> STATED TASK: Restate word for word the lines of the records below, starting at the line that contains "base_cover();" and ending at the line that contains "for node in", with both of those lines included and nothing else.

** START **

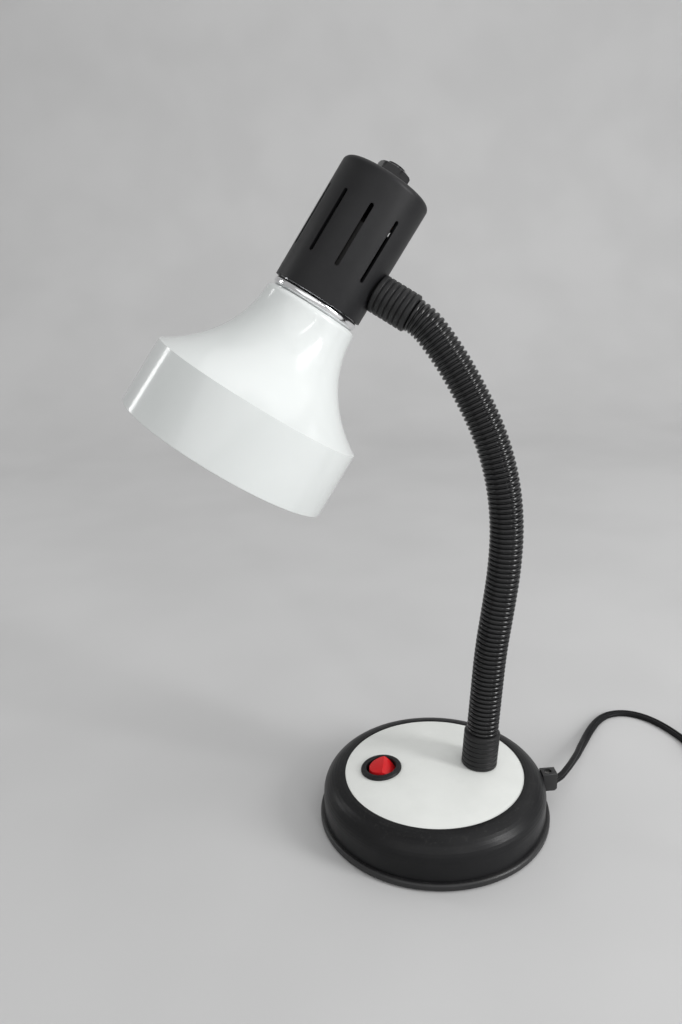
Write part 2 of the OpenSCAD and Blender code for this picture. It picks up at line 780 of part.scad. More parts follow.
module head_leads() {
    color("sienna") at_head() for (y = [-1, 1]) wire([
        [23, y * 1.5, 0], [19.6, y * 1.5, 0.1], [18.5, y * 1.7, 1.2], [18.3, y * 2.4, 5],
        [18.4, y * 4, 22], [17.5, y * 4, 31], [14, y * 4, 33.6], [11.4, y * 4, 32.4], [11, y * 4, 26]
    ], [0, 1, 0]);
}

// Outline of the bulb's glass, outside at off = 0
function bulb_line(off) = concat(
    [[12.3 - off, -27], [12.55 - off, -34.2]],
    [for (i = [0 : 8]) bezier([
        [13.2 - off, -36], [15 - off, -47], [bulb_r - 2 - off, -56], [bulb_r - off, bulb_tip + bulb_r]
    ], i / 8)],
    arc(0, bulb_tip + bulb_r, bulb_r - off, -8, -90, 10)
);

module bulb_glass() {
    color("white", 0.9) at_head() turned(concat(bulb_line(0), reversed(bulb_line(1))));
}

module bulb_cap() {
    pitch = 3.6;
    color("silver") at_head() turned(concat(
        [[0, -2], [4.5, -2], [5, -3.2], [9, -5.5], [12, -8]],
        [for (i = [0 : 4]) each [
            [12.2, -9 - i * pitch], [cap_r, -9.9 - i * pitch], [cap_r, -10.8 - i * pitch],
            [12.2, -11.7 - i * pitch]
        ]],
        [[cap_r, -28], [cap_r, -34], [12.7, -34], [12.4, -26.5], [0, -26.5]]
    ));
}

base_cover();
top_disc();
base_plate();
foam_pad();
ballast_weight();
ballast_bolt();
base_screws();
terminal_block();
base_leads();
switch_body();
switch_terminals();
rocker_button();
cord_clamp();
clamp_screw();
cord_run();
cord_coil();
cord_tail();
cord_tie();
plug_body();
plug_pins();
lower_collar();
lower_ferrule();
lower_washer();
lower_nut();
sleeve(0);  // sleeve_0
sleeve(1);  // sleeve_1
sleeve(2);  // sleeve_2
sleeve(3);  // sleeve_3
sleeve(4);  // sleeve_4
sleeve(5);  // sleeve_5
sleeve(6);  // sleeve_6
sleeve(7);  // sleeve_7
sleeve(8);  // sleeve_8
sleeve(9);  // sleeve_9
sleeve(10);  // sleeve_10
spiral(1);  // spiral_1
spiral(2);  // spiral_2
spiral(3);  // spiral_3
spiral(4);  // spiral_4
spiral(5);  // spiral_5
spiral(6);  // spiral_6
spiral(7);  // spiral_7
spiral(8);  // spiral_8
spiral(9);  // spiral_9
spiral(10);  // spiral_10
upper_collar();
upper_ferrule();
upper_nut();
lamp_housing();
top_washer();
top_nut();
holder_nipple();
lampholder();
lampholder_shell();
chrome_ring();
lamp_shade();
shade_ring();
head_leads();
bulb_glass();
bulb_cap();
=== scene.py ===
"""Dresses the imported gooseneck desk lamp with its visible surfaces, floor, lights and camera."""

from __future__ import annotations

import logging
from dataclasses import dataclass
from enum import Enum
from math import acos, asin, cos, degrees, pi, radians, sin, sqrt
from typing import Sequence

import bmesh
import bpy
from bpy.types import ID, Material, Mesh, NodeSocket, Object
from mathutils import Matrix, Vector


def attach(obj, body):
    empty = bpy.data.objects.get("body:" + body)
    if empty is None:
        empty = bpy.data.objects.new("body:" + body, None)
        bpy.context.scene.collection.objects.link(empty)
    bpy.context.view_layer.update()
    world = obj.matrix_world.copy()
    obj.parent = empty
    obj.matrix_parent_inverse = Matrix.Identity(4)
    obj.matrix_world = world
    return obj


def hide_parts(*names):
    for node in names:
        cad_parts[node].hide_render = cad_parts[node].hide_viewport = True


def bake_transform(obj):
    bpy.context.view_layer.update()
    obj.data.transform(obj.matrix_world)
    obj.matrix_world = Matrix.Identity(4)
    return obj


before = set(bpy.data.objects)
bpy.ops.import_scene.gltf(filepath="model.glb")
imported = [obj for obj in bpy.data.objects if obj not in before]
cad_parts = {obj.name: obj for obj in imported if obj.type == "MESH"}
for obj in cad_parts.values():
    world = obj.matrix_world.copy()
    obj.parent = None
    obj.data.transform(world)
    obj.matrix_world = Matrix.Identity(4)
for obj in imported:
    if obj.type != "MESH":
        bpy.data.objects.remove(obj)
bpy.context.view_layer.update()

MM = 0.001
WELD = 1e-7
log = logging.getLogger("lamp")

Point2 = tuple[float, float]
Point3 = tuple[float, float, float]
Point4 = tuple[float, float, float, float]
Rgb = tuple[float, float, float]


# ---- Objects and camera ----


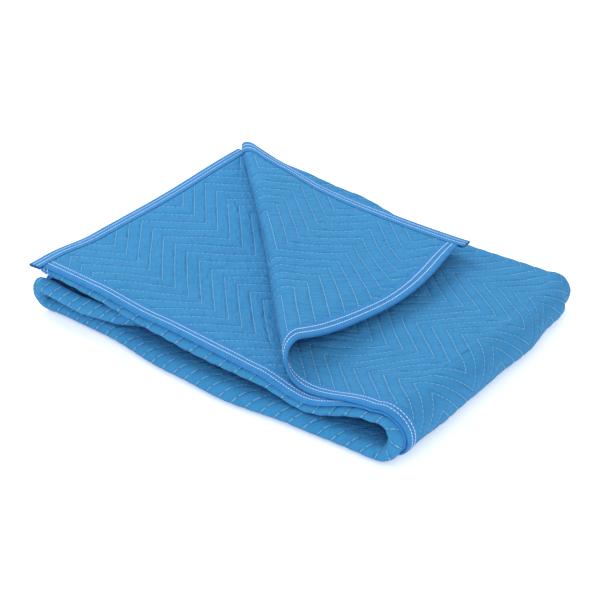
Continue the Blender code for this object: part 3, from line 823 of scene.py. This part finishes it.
def clothMaterial():
    board = Board("quilted cloth")
    flat = board.places("flat")
    t = board.split(flat)[1]
    s, row = board.split(board.places("quilt"))
    waver = (board.noise(flat, 24.0) - 0.5) * clothLook["waver"]
    wave = row.pingPong(1.0)
    along = s + waver + (wave - 0.5) * quilting["reach"]
    line = along * quilting["count"] + along * along * quilting["closing"] - quilting["start"]
    spacing = quilting["slope"] / (quilting["count"] + along * (2.0 * quilting["closing"]))
    fromLine = (line + 20.0).pingPong(0.5) * spacing     # metres, square to the line
    groove = board.ramp(fromLine, 0.0, clothLook["grooveHalf"])
    dash = ((t + 1.0) / (0.72 * clothLook["stitch"])).pingPong(1.0).below(0.72)
    half = clothLook["threadHalf"]
    thread = (1.0 - board.ramp(fromLine, 0.6 * half, 1.5 * half)) * dash

    mottle = board.noise(flat, 45.0, 4.0)
    face = board.mixColour(board.ramp(mottle, 0.3, 0.7) * 0.30, clothLook["face"], clothLook["deep"])
    # painted shade: the colour is darkened towards the deep blue in the hollows along the quilting lines
    shaded = board.mixColour((1.0 - groove) * 0.45, face, clothLook["deep"])
    board.feed(board.shader.inputs["Base Color"], board.mixColour(thread * 0.70, shaded, clothLook["thread"]))
    board.feed(board.shader.inputs["Roughness"], clothLook["roughness"])
    board.feed(board.shader.inputs["Sheen Weight"], clothLook["sheen"])
    board.feed(board.shader.inputs["Specular IOR Level"], 0.15)

    # fine wrinkles run slantwise over the cloth
    turn = (0.0, 0.0, clothLook["slant"])
    slanted = board.add("ShaderNodeMapping", {"vector_type": "TEXTURE"},
                        {"Vector": flat, "Rotation": turn, "Scale": clothLook["drawn"]})
    wrinkle = board.noise(slanted, 190.0, 3.0)
    pucker = board.noise(flat, 95.0, 3.0)
    weave = board.noise(flat, 900.0)
    normal = board.bump(groove, 0.0010)
    normal = board.bump(wrinkle, 0.0040, normal)
    normal = board.bump(pucker, 0.0026, normal)
    normal = board.bump(weave, 0.0002, normal)
    board.feed(board.shader.inputs["Normal"], normal)
    return board.material


def tapeMaterial():
    board = Board("binding tape")
    flat = board.places("flat")
    mottle = board.noise(flat, 80.0, 3.0)
    face = board.mixColour(board.ramp(mottle, 0.3, 0.7) * 0.4, tapeLook["face"], tapeLook["deep"])
    board.feed(board.shader.inputs["Base Color"], face)
    board.feed(board.shader.inputs["Roughness"], tapeLook["roughness"])
    board.feed(board.shader.inputs["Sheen Weight"], tapeLook["sheen"])
    board.feed(board.shader.inputs["Specular IOR Level"], 0.15)
    weave = board.noise(flat, 1100.0)
    pucker = board.noise(board.scaled(flat, 1.0, 0.45), 150.0)
    board.feed(board.shader.inputs["Normal"], board.bump(weave, 0.00018, board.bump(pucker, 0.0016)))
    return board.material


def threadMaterial():
    board = Board("white thread")
    board.feed(board.shader.inputs["Base Color"], threadLook["face"])
    board.feed(board.shader.inputs["Roughness"], threadLook["roughness"])
    return board.material


stage = {
    "floorSize": 90.0,
    "floor": (1.0, 1.0, 1.0, 1.0),
    "glow": 0.30,
    "skyStrength": 0.82,
    # place, size, watts
    "lights": [
        ((-1.6, 0.6, 2.0), 1.4, 36.0),
        ((1.6, -1.8, 2.2), 2.6, 28.0),
    ],
}


def makeStage():
    sheet = bmesh.new()
    bmesh.ops.create_grid(sheet, x_segments=1, y_segments=1, size=0.5 * stage["floorSize"])
    mesh = bpy.data.meshes.new("floor")
    sheet.to_mesh(mesh)
    sheet.free()
    floor = bpy.data.objects.new("floor", mesh)
    bpy.context.scene.collection.objects.link(floor)
    board = Board("floor")
    board.feed(board.shader.inputs["Base Color"], stage["floor"])
    board.feed(board.shader.inputs["Roughness"], 1.0)
    board.feed(board.shader.inputs["Specular IOR Level"], 0.0)
    board.feed(board.shader.inputs["Emission Color"], stage["floor"])
    board.feed(board.shader.inputs["Emission Strength"], stage["glow"])
    mesh.materials.append(board.material)
    for index, (place, size, watts) in enumerate(stage["lights"]):
        data = bpy.data.lights.new(f"soft light {index + 1}", "AREA")
        data.size = size
        data.energy = watts
        light = bpy.data.objects.new(data.name, data)
        light.location = place
        light.rotation_mode = "QUATERNION"
        light.rotation_quaternion = Vector(place).to_track_quat("Z", "Y")
        bpy.context.scene.collection.objects.link(light)
    world = bpy.data.worlds.new("studio")
    world.use_nodes = True
    world.node_tree.nodes["Background"].inputs["Color"].default_value = (1.0, 1.0, 1.0, 1.0)
    world.node_tree.nodes["Background"].inputs["Strength"].default_value = stage["skyStrength"]
    bpy.context.scene.world = world
    bpy.context.scene.view_settings.view_transform = "Standard"
    print("stage ready")


def makeCamera():
    data = bpy.data.cameras.new("camera")
    data.lens = camera["lens"]
    data.sensor_width = 36.0
    data.clip_start = 0.05
    data.clip_end = 200.0
    turn, rise = math.radians(camera["azimuth"]), math.radians(camera["elevation"])
    back = Vector((math.sin(turn) * math.cos(rise), -math.cos(turn) * math.cos(rise), math.sin(rise)))
    target = Vector(camera["target"]) - Vector((*cloth["plan"], 0.0))
    view = bpy.data.objects.new("camera", data)
    view.location = target + back * camera["distance"]
    view.rotation_mode = "QUATERNION"
    view.rotation_quaternion = back.to_track_quat("Z", "Y")
    bpy.context.scene.collection.objects.link(view)
    bpy.context.scene.camera = view


makeCamera()
makeStage()
quiltedPad = makePad(clothMaterial())
tape, thread = tapeMaterial(), threadMaterial()
runs = edgeRuns()
strips = [makeBinding(*run, tape) for run in runs]
strips += [makeStitching("stitching_" + run[1][8:], *run[2:], thread) for run in runs]
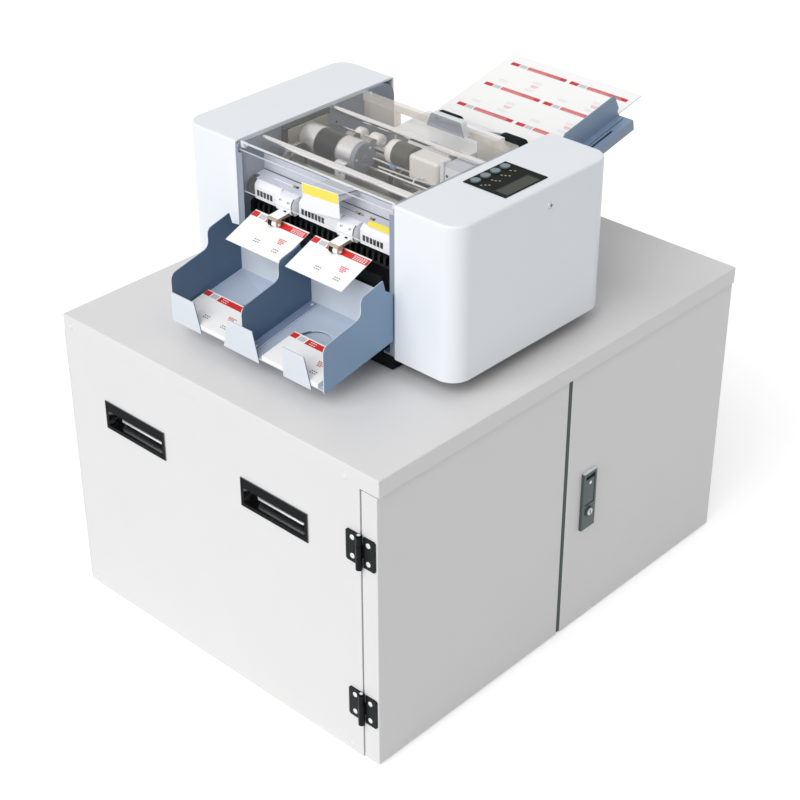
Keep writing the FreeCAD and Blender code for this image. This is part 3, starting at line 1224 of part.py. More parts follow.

** END **

> FINISHED TASK:
base_cover();
top_disc();
base_plate();
foam_pad();
ballast_weight();
ballast_bolt();
base_screws();
terminal_block();
base_leads();
switch_body();
switch_terminals();
rocker_button();
cord_clamp();
clamp_screw();
cord_run();
cord_coil();
cord_tail();
cord_tie();
plug_body();
plug_pins();
lower_collar();
lower_ferrule();
lower_washer();
lower_nut();
sleeve(0);  // sleeve_0
sleeve(1);  // sleeve_1
sleeve(2);  // sleeve_2
sleeve(3);  // sleeve_3
sleeve(4);  // sleeve_4
sleeve(5);  // sleeve_5
sleeve(6);  // sleeve_6
sleeve(7);  // sleeve_7
sleeve(8);  // sleeve_8
sleeve(9);  // sleeve_9
sleeve(10);  // sleeve_10
spiral(1);  // spiral_1
spiral(2);  // spiral_2
spiral(3);  // spiral_3
spiral(4);  // spiral_4
spiral(5);  // spiral_5
spiral(6);  // spiral_6
spiral(7);  // spiral_7
spiral(8);  // spiral_8
spiral(9);  // spiral_9
spiral(10);  // spiral_10
upper_collar();
upper_ferrule();
upper_nut();
lamp_housing();
top_washer();
top_nut();
holder_nipple();
lampholder();
lampholder_shell();
chrome_ring();
lamp_shade();
shade_ring();
head_leads();
bulb_glass();
bulb_cap();
=== scene.py ===
"""Dresses the imported gooseneck desk lamp with its visible surfaces, floor, lights and camera."""

from __future__ import annotations

import logging
from dataclasses import dataclass
from enum import Enum
from math import acos, asin, cos, degrees, pi, radians, sin, sqrt
from typing import Sequence

import bmesh
import bpy
from bpy.types import ID, Material, Mesh, NodeSocket, Object
from mathutils import Matrix, Vector


def attach(obj, body):
    empty = bpy.data.objects.get("body:" + body)
    if empty is None:
        empty = bpy.data.objects.new("body:" + body, None)
        bpy.context.scene.collection.objects.link(empty)
    bpy.context.view_layer.update()
    world = obj.matrix_world.copy()
    obj.parent = empty
    obj.matrix_parent_inverse = Matrix.Identity(4)
    obj.matrix_world = world
    return obj


def hide_parts(*names):
    for node in names:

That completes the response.